Hrm. I've been using iGoogle as a homepage for years, now... nice convenient place to simultaneously check email and news before doing whatever else I'm doing with my browser at the moment. Heck, I mainly check /. based on the iGoogle widget; it's a convenient way to promote things to my attention. In contrast, I rather dislike the Reader interface; if iGoogle is indeed axed, I probably won't start using Reader afterwards (or at all, probably)... they do different things in different ways, and Google really doesn't have a good replacement on hand.
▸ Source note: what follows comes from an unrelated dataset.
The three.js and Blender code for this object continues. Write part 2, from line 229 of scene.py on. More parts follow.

I've used iGoogle for years because I spend most of my day in a corporate environment. It put everything I needed on 1 page... Google... which I was almost expected to visit regularly. So I'd pop it up, I could see my email, the temperature, CNN news, and even slashdot. In fact, I read this story first through iGoogle. Can I use Chrome and its extensions to do this like they suggest? No... my web client is fixed, and I can't add extensions at work. The idea that we're moving away from web based apps to browser based, local plugins it insane to me. What is this? 1999?
Second that. It's my homepage for years. Somebody's making a very bad decision.
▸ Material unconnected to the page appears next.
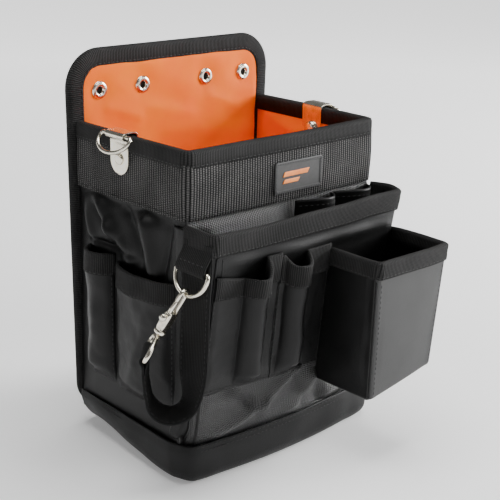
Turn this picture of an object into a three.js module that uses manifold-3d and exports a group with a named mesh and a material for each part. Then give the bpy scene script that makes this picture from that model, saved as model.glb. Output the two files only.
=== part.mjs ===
// Electrician's belt pouch: sewn panels, bound edges, snap-on belt straps, two ring hangers
// and a webbing strap that closes on a small bolt snap. Millimetres, +Z up, -Y is the front.
// The origin is on the underside of the base, below the middle of the main compartment.

import * as THREE from 'three';
import { mergeVertices } from 'three/addons/utils/BufferGeometryUtils.js';
import Module from 'manifold-3d';

const wasm = await Module();
wasm.setup();

// ---------------------------------------------------------------- driving dimensions

const GAP = 0.3;                  // air between sewn layers
const WEBBING = 50;               // rim webbing, standard 50 mm tape
const FABRIC = 1.6;               // coated outer fabric
const LINING = 1.0;
const TAPE = 1.2;                 // ribbed binding tape

const RIM_HALF_WIDTH = 98.2;      // outside of the rim webbing
const RIM_FRONT = -63.8;
const RIM_TOP = 254.5;
const RIM_BAND_THICKNESS = 2.2;
const RIM_CORNER = 5;
const RIM_FOLD = 11;              // height of the tape folded over the rim

const BACK_TOP = 308.5;            // back panel, outside of its binding
const BACK_BOTTOM = 14;
const BACK_HALF_TOP = 104.5;
const BACK_HALF_BOTTOM = 99;
const BACK_CORNER_TOP = 31;
const BACK_CORNER_BOTTOM = 22;
const BACK_TAPE = 14;             // visible width of the back binding
const BACK_FACE = 68;             // front of the orange lining on the back panel
const BOARD = 4;                  // stiff back board

const BASE_BOARD = 3.2;
const BOOT_TOP = 33;              // dark boot sewn round the bottom
const BOOT_HALF_WIDTH = 103;       // at the front corners
const BOOT_HALF_REAR = 98;

const POUCH_TOP = 200.5;          // front compartment
const POUCH_FRONT = -92.6;        // middle of its fabric at the mouth
const POUCH_LEFT = -97;
const POUCH_RIGHT_TOP = 99;
const POUCH_RIGHT_BOTTOM = 95;
const POUCH_TAPE = 17;
const POUCH_BULGE = 9;            // how far the bottom edge bows forward
const GUSSET_BACK = -55;          // rear edge of the left gusset, sewn to the left wall

const BOX_LEFT = 21;              // box pocket on the front
const BOX_RIGHT = 101;
const BOX_FRONT = -141;
const BOX_TOP = 168;
const BOX_BOTTOM = 58;
const BOX_TAPE = 13.5;
const BOX_PANEL = 1.6;

const POCKET_FABRIC = 1.2;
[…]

As a matter of fact, the tech site forums are loaded with people bemoaning the demise of iGoogle.
One of the things that Google is really good at is analytics. They KNOW how many people are using iGoogle.
That leads me to believe they are shuttering it not because of lack of use but rather because TOO many people are using it. They obviously believe they are losing "clicks" or as some others have stated, they are trying to herd us into using some bastardized version of Google+ they have yet to release.
Google has been pretty good about living up to the whole, "Do no evil" thing so I'm hoping we all wake up in a few days/week and read on our shiny new netvibes.com homepage that Google has changed their mind about dropping iGoogle.
Dropping iGoogle might not be totally "evil" but it will definitely make me think twice before using any other new Google-branded services they release in the future.
I ain't a fuckin' grandma. Using Noscript and Adblock Plus. I guarantee my web experience is more pleasant than yours. Web pages don't start playing video or audio, shit doesn't start moving of its own accord. No ads, no script driven bullshit unless I allow it.
Anyone who just lets web sites do whatever the fuck they want in their browser must have a few screws loose.
i'm really scared that google will kill it too i sometime
They are doing a pretty good job of training millions of people not to get too attached to anything they make, because it will likely disappear someday with no justification (along with your data).
iGoogle has been my home page for years as well. I check my email, news, sports, slashdot, woot, weather, traffic, movie times, network tools, etc. all in one interface. I'm going to be very sad to see it go. Those that never used it missed out on a good app that could be used to consolidate a bunch of information in one place.
Does anyone have any suggestions as to what might be a good replacement?
I have no problem with viewing the occasional ad. They help fund websites I enjoy including slashdot. I have the option to turn off ads here, but I don't. Saying your web experience is better than someone who doesn't subscribe to your philosophy of "all ads are bad and completely ruin the entire web" is silly. The phrase "a good web experience" is subjective. What I find good you might find bad and vice versa. If a website has annoying video and/or audio ads I just won't go to the site. If it weren't for marketing I would have missed out on some interesting things. I do absolutely need those things? No, but that doesn't change the fact I like them.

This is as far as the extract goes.